Despite the similarities, OSS is fundamentally unique among the applied sciences in that the actual duplication and implementation cost is trivial. The code can be copied and inserted easily into an ongoing project with minimal effort. Additionally, software is unique in that widespread usage is generally advantageous (e.g. Apache) because that leads to more users uncovering bugs and submitting patches, which then contributes to the further propagation of the software.
Promoting usage is not the only motivation for choosing the open source development model. A project may be open sourced for a variety of reasons, but altruism is generally fairly low on the list. A common misconception is that, because the end product is given away for free, OSS developers will not be compensated for their work. The same could be said of other scientific research because the knowledge is being given without any expectation of direct repayment. This view avoids the importance of resume and reputation building. Showing a potential employer real, useful examples of one’s work is a large bonus; it shows enjoyment of coding and the possession of applicable programming knowledge. Additionally, one may get recommendations from within in the OSS community based on one’s work.

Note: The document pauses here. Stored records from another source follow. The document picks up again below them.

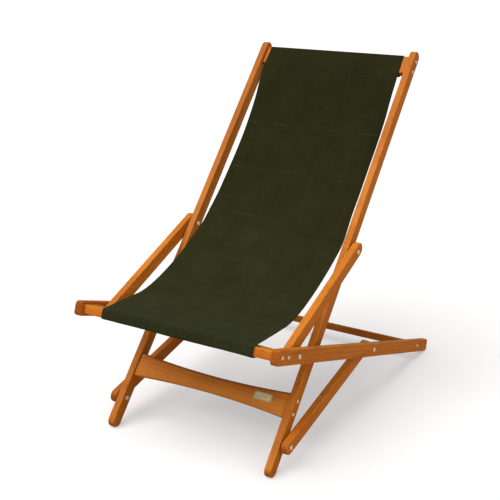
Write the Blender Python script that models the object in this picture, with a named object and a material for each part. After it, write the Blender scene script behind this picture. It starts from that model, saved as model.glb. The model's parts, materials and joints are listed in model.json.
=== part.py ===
"""Folding deck chair: hardwood frame on a crossed four-bar linkage, canvas sling seat.

World frame: metres, +Z up, the sitter faces -Y, X = 0 is the plane of symmetry and
Z = 0 is the floor. Side-view work is done first in the long rails' own frame: "s" runs
up the rail from its foot and "n" points out of its front face.
"""
import math

import bmesh
import bpy
from mathutils import Matrix, Vector

# ---- driving dimensions -------------------------------------------------------------
OVERALL_WIDTH = 0.600          # across the outer faces of the seat rails
RAIL_THICK = 0.0195            # every board's thickness
LAYER_GAP = 0.0035             # between neighbouring layers of boards, held by washers
EDGE_ROUND = 0.0025            # softened edges of every board

LONG_LENGTH, LONG_DEPTH = 1.270, 0.036
LINK_DEPTH = 0.0355
SEAT_DEPTH = 0.039
SEAT_CORNER = 0.010            # corner radius at both ends of a seat rail

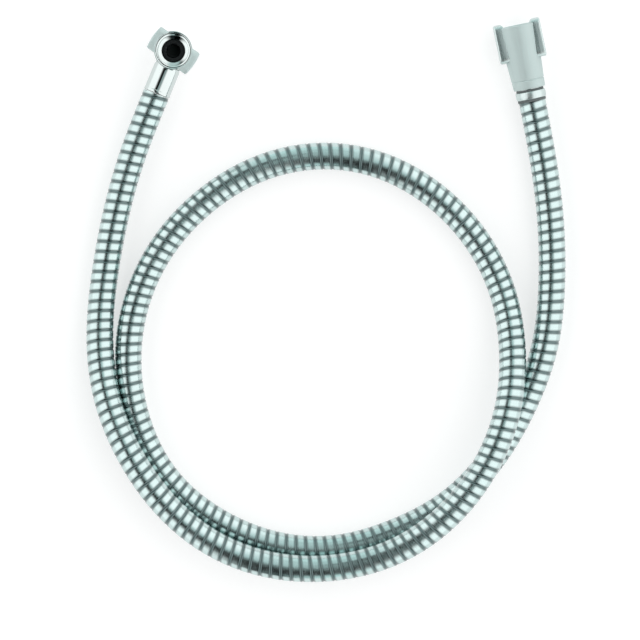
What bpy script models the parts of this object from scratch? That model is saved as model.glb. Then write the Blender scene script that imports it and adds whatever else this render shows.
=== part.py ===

The aforementioned independent developers are predominant on small, specific projects, but paid OSS developers are now the principal contributors to most large OSS projects like Linux. Corporations often have several full-time software engineers working on various OSS projects. Their reasons for doing so can be placed into three distinct categories: (1) the company sells hardware that runs the target OSS project like Intel or IBM, (2) the company sells services that run or use the OSS project like Microsoft’s Azure, or (3) the company provides paid support for the OSS project, e.g. Novell or Red Hat. Richard Stallman may think that the association with industry is an inherent negative, but the current situation is a quantum improvement over the homogeneous closed-development models of the past.
Security is often other reason for choosing open source, albeit one that is perhaps slightly counterintuitive and hotly debated. Open-sourced cryptosystems have to, by definition, satisfy Kerckhoffs’s principle, which inherently makes them more robust than closed-sourced ones. That is, open sourced cryptosystems have to designed in such a way that they are secure even if everything about the system, except the private key itself, is publicly available. Pretty Good Privacy (PGP) is one such example; it is considered a military-grade cryptosystem and is completely open-sourced. Additionally, open-sourced cryptosystems build trust, because users know that there are no secret backdoors or glaring vulnerabilities. Cryptography systems designed with OSS in mind are immune to reverse engineering, contrasting with many “Security through obscurity” techniques. However, simply making the source available will not guarantee better security, as the recent Cryptocat debacle showed.
Rookie mistakes, like those committed by the Cryptocat developers, are only a subset of the limitations of open source:
Open source does work, but it is most definitely not a panacea. Software is hard. The issues aren’t that simple.
It suffers from many of the same difficulties that beset academia: the clashing of strong personalities working on the same project, lack of focus/direction (especially forking), focus on power users, among other things. That being said, open source is oft superior to closed-source solutions. It is with good reason that most supercomputers and mission-critical appliances run OSS. It is not a magic bullet and it will not lead to a free software “utopia.” It is software development that mirrors applied scientific research that offers a real solution to many real problems.